#### Challenge
In the listing below, find the line containing "Keep writing the" and the line containing "tree.nodes.clear()". Repeat exactly those two lines and every line between them, nothing more.

#### Supplied data
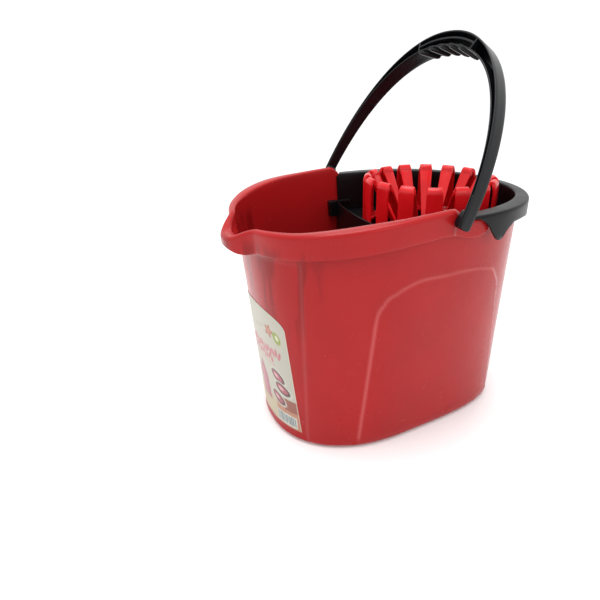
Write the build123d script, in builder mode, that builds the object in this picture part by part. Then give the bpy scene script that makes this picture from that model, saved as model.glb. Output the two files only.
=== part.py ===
from build123d import *
import os
from math import atan2, copysign, cos, pi, radians, sin, sqrt, tan

# Mop bucket with a lift-out wringer basket. Millimetres, +Z up, origin on the
# floor under the middle of the bucket's length. The pouring spout points to -X
# and the wringer end to +X. The two long sides face -Y and +Y.

# ---- Bucket body ----
WALL = 2.4  # moulded wall
FLOOR = 3.0
FOOT_RADIUS = 8.0  # rounding between the wall and the foot
PANEL_PROUD = 1.2  # the side panels stand out from the wall
FOOT_RECESS = 2.0  # the underside is hollow inside a standing ring
FOOT_RING = 12.0
# Plan of the outer wall: centre, reach to the spout end, reach to the wringer
# end, half-width, and how square each end is (2 is an ellipse).
FOOT_OVAL = (-17.3, 134.4, 180.1, 109.0, 2.3, 3.8)
SHOULDER_OVAL = (-2.4, 164.9, 181.5, 129.3, 2.4, 2.5)
SHOULDER_Z = 254.0
CUT_TOP = 310.0  # above everything that is trimmed
REAR_EDGE_Z = 279.0  # the wall's top edge under the wringer frame
REAR_X = 195.0  # behind everything

# ---- Rim band: a hanging skirt round the front half ----
BAND_CENTRE = -49.4
BAND_REACH = 122.4
BAND_HALF_WIDTH = 137.0
BAND_SQUARENESS = 2.24
BAND_WALL = 2.4
BAND_TOP = 2.8
BAND_LOW = 230.0
BAND_END_X = 62.0  # the band ends under the wringer frame's side tab
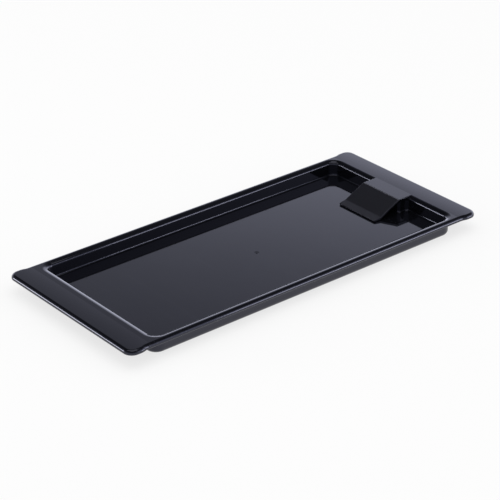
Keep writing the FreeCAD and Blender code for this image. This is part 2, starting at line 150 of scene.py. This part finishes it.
class Nodes:
    """Short calls that build one node tree."""

    def __init__(self, tree):
        self.tree = tree
        tree.nodes.clear()

    def add(self, kind, **inputs):
        """Add one node and give its inputs by name, as numbers or as links."""
        node = self.tree.nodes.new(kind)
        for name, source in inputs.items():
            self.feed(node, name.replace("_", " "), source)
        return node

    def feed(self, node, name, source):
        """Give one input, by its name or its place, a number, a colour or another node's output."""
        socket = node.inputs[int(name)] if name.isdigit() else node.inputs[name]
        if isinstance(source, bpy.types.NodeSocket):
            self.tree.links.new(source, socket)
        else:
            socket.default_value = source

    def math(self, operation, first, second=0.0):
        """One arithmetic step on one or two numbers."""
        node = self.tree.nodes.new("ShaderNodeMath")
        node.operation = operation
        self.feed(node, "0", first)
        self.feed(node, "1", second)
        return node.outputs[0]

    def ramp(self, source, low, high, low_value=0.0, high_value=1.0):
        """Carry a number smoothly from one range to another."""
        node = self.tree.nodes.new("ShaderNodeMapRange")
        node.interpolation_type = "SMOOTHSTEP"
        for index, number in enumerate((source, low, high, low_value, high_value)):
            self.feed(node, str(index), number)
        return node.outputs[0]

    def profile(self, source, places, levels):
        """Carry a number along straight runs from each place and level to the next."""
        result = levels[0]
        for index in range(1, len(places)):
            node = self.tree.nodes.new("ShaderNodeMapRange")
            step = levels[index] - levels[index - 1]
            for socket, number in enumerate((source, places[index - 1], places[index], 0.0, step)):
                self.feed(node, str(socket), number)
            result = self.math("ADD", result, node.outputs[0])
        return result

    def split(self, vector):
        """The three coordinates of a vector."""
        node = self.tree.nodes.new("ShaderNodeSeparateXYZ")
        self.feed(node, "Vector", vector)
        return node.outputs

    def mix_colour(self, share, first, second):
        """Mix two colours. The node keeps its colours on sockets 6 and 7, and the result on output 2."""
        node = self.tree.nodes.new("ShaderNodeMix")
        node.data_type = "RGBA"
        self.feed(node, "0", share)
        self.feed(node, "6", first)
        self.feed(node, "7", second)
        return node.outputs[2]

    def noise(self, vector, scale, detail):
        """Smooth noise, from zero to one."""
        node = self.add("ShaderNodeTexNoise", Vector=vector, Scale=scale, Detail=detail)
        return node.outputs["Fac"]

    def stretch(self, vector, scale, turn):
        """Turn a vector about Z and scale its axes."""
        node = self.tree.nodes.new("ShaderNodeMapping")
        self.feed(node, "Vector", vector)
        node.inputs["Rotation"].default_value = (0.0, 0.0, math.radians(turn))
        node.inputs["Scale"].default_value = scale
        return node.outputs[0]


def ray_is_seen(nodes):
    """One for rays that show the ground or backdrop: camera, mirror and glass rays."""
    path = nodes.add("ShaderNodeLightPath")
    seen = nodes.math("MAXIMUM", path.outputs["Is Camera Ray"], path.outputs["Is Glossy Ray"])
    return nodes.math("MAXIMUM", seen, path.outputs["Is Transmission Ray"])


def add_ground():
    """Lay the white ground just under the tray."""
    mesh = bpy.data.meshes.new("ground")
    corners = [(-1, -1), (1, -1), (1, 1), (-1, 1)]
    height = cad_low.z - GROUND_DROP
    mesh.from_pydata([(x * GROUND_REACH, y * GROUND_REACH, height) for x, y in corners], [], [(0, 1, 2, 3)])
    ground = bpy.data.objects.new("ground", mesh)
    bpy.context.scene.collection.objects.link(ground)
    material = bpy.data.materials.new("ground_white")
    material.use_nodes = True
    nodes = Nodes(material.node_tree)
    paper = nodes.add("ShaderNodeBsdfDiffuse", Color=(GROUND_WHITE, GROUND_WHITE, GROUND_WHITE, 1.0))
    glow = nodes.add("ShaderNodeEmission", Color=WHITE, Strength=BACKDROP_LEVEL)
    share = nodes.math("MULTIPLY", ray_is_seen(nodes), GROUND_GLOW_SHARE)
    mixed = nodes.add("ShaderNodeMixShader", Fac=share)
    nodes.feed(mixed, "1", paper.outputs[0])
    nodes.feed(mixed, "2", glow.outputs[0])
    nodes.add("ShaderNodeOutputMaterial", Surface=mixed.outputs[0])
    mesh.materials.append(material)


def add_world():
    """Fill the world: white for the camera, and for reflections a bright band under a dark ceiling."""
    world = bpy.data.worlds.new("studio")
    bpy.context.scene.world = world
    world.use_nodes = True
    nodes = Nodes(world.node_tree)
    place = nodes.add("ShaderNodeTexCoord")
    across, along, up = nodes.split(place.outputs["Generated"])
    rise = nodes.math("ARCSINE", up)
    turn = nodes.math("ARCTAN2", across, along)
    band = nodes.profile(rise, [math.radians(angle) for angle in SKY_RISES], SKY_LEVELS)
    toward_bright = nodes.math("COSINE", nodes.math("SUBTRACT", turn, math.radians(SKY_BRIGHT_SIDE)))
    sky = nodes.math("MULTIPLY", band, nodes.ramp(toward_bright, *SKY_TURN_EDGES, *SKY_TURN_LEVELS))
    toward_glow = nodes.math("COSINE", nodes.math("SUBTRACT", turn, math.radians(HORIZON_GLOW_SIDE)))
    near_horizon = nodes.ramp(rise, math.radians(HORIZON_GLOW_TOP), math.radians(HORIZON_GLOW_FULL))
    glow_side = nodes.ramp(toward_glow, *HORIZON_GLOW_EDGES, 0.0, HORIZON_GLOW)
    glow = nodes.math("MULTIPLY", near_horizon, glow_side)
    mirrored = nodes.math("ADD", sky, glow)
    path = nodes.add("ShaderNodeLightPath")
    glossy = path.outputs["Is Glossy Ray"]
    camera = path.outputs["Is Camera Ray"]
    plain = nodes.ramp(camera, 0.0, 1.0, AMBIENT_LEVEL, BACKDROP_LEVEL)
    level = nodes.math("ADD", nodes.math("MULTIPLY", mirrored, glossy),
                       nodes.math("MULTIPLY", plain, nodes.math("SUBTRACT", 1.0, glossy)))
    background = nodes.add("ShaderNodeBackground", Strength=level)
    nodes.feed(background, "Color", nodes.mix_colour(glossy, WHITE, SKY_COLOUR))
    nodes.add("ShaderNodeOutputWorld", Surface=background.outputs[0])


def add_softbox(name, azimuth, elevation, distance, width, height, watts):
    """Hang one soft rectangular lamp that faces the tray."""
    data = bpy.data.lights.new(name, "AREA")
    data.shape = "RECTANGLE"
    data.size = width
    data.size_y = height
    data.energy = watts
    lamp = bpy.data.objects.new(name, data)
    bpy.context.scene.collection.objects.link(lamp)
    lamp.location = direction(azimuth, elevation) * distance
    look_at(lamp, Vector((0.0, 0.0, 0.0)))


def add_lamps():
    """Hang two low soft boxes, one to each side of the camera, and a wide top light."""
    sides = (("right_softbox", RIGHT_SOFTBOX_AZIMUTH, RIGHT_SOFTBOX_WATTS),
             ("left_softbox", LEFT_SOFTBOX_AZIMUTH, LEFT_SOFTBOX_WATTS))
    for name, azimuth, watts in sides:
        add_softbox(name, azimuth, SOFTBOX_RISE, SOFTBOX_DISTANCE, SOFTBOX_WIDTH, SOFTBOX_HEIGHT, watts)
    add_softbox("top_light", 0.0, STRAIGHT_UP, TOP_LIGHT_HEIGHT, TOP_LIGHT_WIDTH, TOP_LIGHT_WIDTH,
                TOP_LIGHT_WATTS)


def scratch_lines(nodes, vector, turn, spacing):
    """Thin straight hairlines in one direction, from zero to one."""
    stretched = nodes.stretch(vector, (1.0 / spacing, HAIRLINE_STRETCH_SHARE / spacing, 1.0 / spacing), turn)
    line = nodes.noise(stretched, 1.0, HAIRLINE_DETAIL)
    return nodes.ramp(line, *HAIRLINE_EDGES)


def handle_crown(nodes, spot):
    """Height of the slight crown across both handles, level between them, in metres."""
    reach = nodes.math("MAXIMUM", nodes.math("ABSOLUTE", nodes.split(spot)[0]), CROWN_START)
    out = nodes.math("SUBTRACT", reach, CROWN_RIDGE)
    return nodes.math("DIVIDE", nodes.math("MULTIPLY", out, out), -CROWN_DIAMETER)


def edge_scuffs(nodes, spot, facing):
    """Worn spots along the rounded edges, from zero to one."""
    off_level = nodes.ramp(facing, *SCUFF_LEVEL_FACING)
    off_wall = nodes.ramp(facing, *SCUFF_WALL_FACING)
    edge = nodes.math("MULTIPLY", off_level, off_wall)
    spots = nodes.ramp(nodes.noise(spot, SCUFF_SCALE, SCUFF_DETAIL), *SCUFF_EDGES)
    return nodes.math("MULTIPLY", edge, spots)


def plastic(name, black, base_roughness, hairline_share):
    """Moulded black plastic with haze, hairlines and worn edges."""
    material = bpy.data.materials.new(name)
    material.use_nodes = True
    nodes = Nodes(material.node_tree)
    place = nodes.add("ShaderNodeTexCoord")
    spot = place.outputs["Object"]
    facing = nodes.split(place.outputs["Normal"])[2]
    haze = nodes.ramp(nodes.noise(spot, HAZE_SCALE, HAZE_DETAIL), *HAZE_EDGES)
    first_set, second_set = (scratch_lines(nodes, spot, turn, spacing) for turn, spacing in HAIRLINES)
    hairlines = nodes.math("MULTIPLY", nodes.math("MAXIMUM", first_set, second_set), hairline_share)
    scuff = edge_scuffs(nodes, spot, facing)
    colour = nodes.mix_colour(nodes.math("MULTIPLY", scuff, SCUFF_COLOUR_SHARE), black, HAZE_GREY)
    roughness = base_roughness
    for mark, added in ((haze, HAZE_ROUGHNESS), (hairlines, HAIRLINE_ROUGHNESS), (scuff, SCUFF_ROUGHNESS)):
        roughness = nodes.math("ADD", roughness, nodes.math("MULTIPLY", mark, added))
    wave = nodes.noise(spot, WAVE_SCALE, WAVE_DETAIL)
    height = nodes.math("SUBTRACT", wave, nodes.math("MULTIPLY", hairlines, HAIRLINE_DEPTH_SHARE))
    crown = nodes.add("ShaderNodeBump", Strength=1.0, Distance=1.0, Height=handle_crown(nodes, spot))
    bump = nodes.add("ShaderNodeBump", Strength=WAVE_STRENGTH, Distance=WAVE_DEPTH, Height=height,
                     Normal=crown.outputs[0])
    shader = nodes.add("ShaderNodeBsdfPrincipled", Roughness=roughness, Normal=bump.outputs[0],
                       IOR=PLASTIC_IOR)
    nodes.feed(shader, "Base Color", colour)
    nodes.feed(shader, "Specular Tint", SHEEN_BLUE)
    nodes.add("ShaderNodeOutputMaterial", Surface=shader.outputs[0])
    return material


def dress(node, material):
    """Give a CAD node its finished material."""
    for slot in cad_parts[node].material_slots:
        slot.material = material


add_camera()
add_ground()
add_world()
add_lamps()
dress("tray", plastic("tray_polished_black", TRAY_BLACK, TRAY_ROUGHNESS, TRAY_HAIRLINE_SHARE))
dress("clip", plastic("clip_satin_black", CLIP_BLACK, CLIP_ROUGHNESS, CLIP_HAIRLINE_SHARE))

bpy.context.scene.view_settings.view_transform = "Standard"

#### The completed task
Keep writing the FreeCAD and Blender code for this image. This is part 2, starting at line 150 of scene.py. This part finishes it.
class Nodes:
    """Short calls that build one node tree."""

    def __init__(self, tree):
        self.tree = tree
        tree.nodes.clear()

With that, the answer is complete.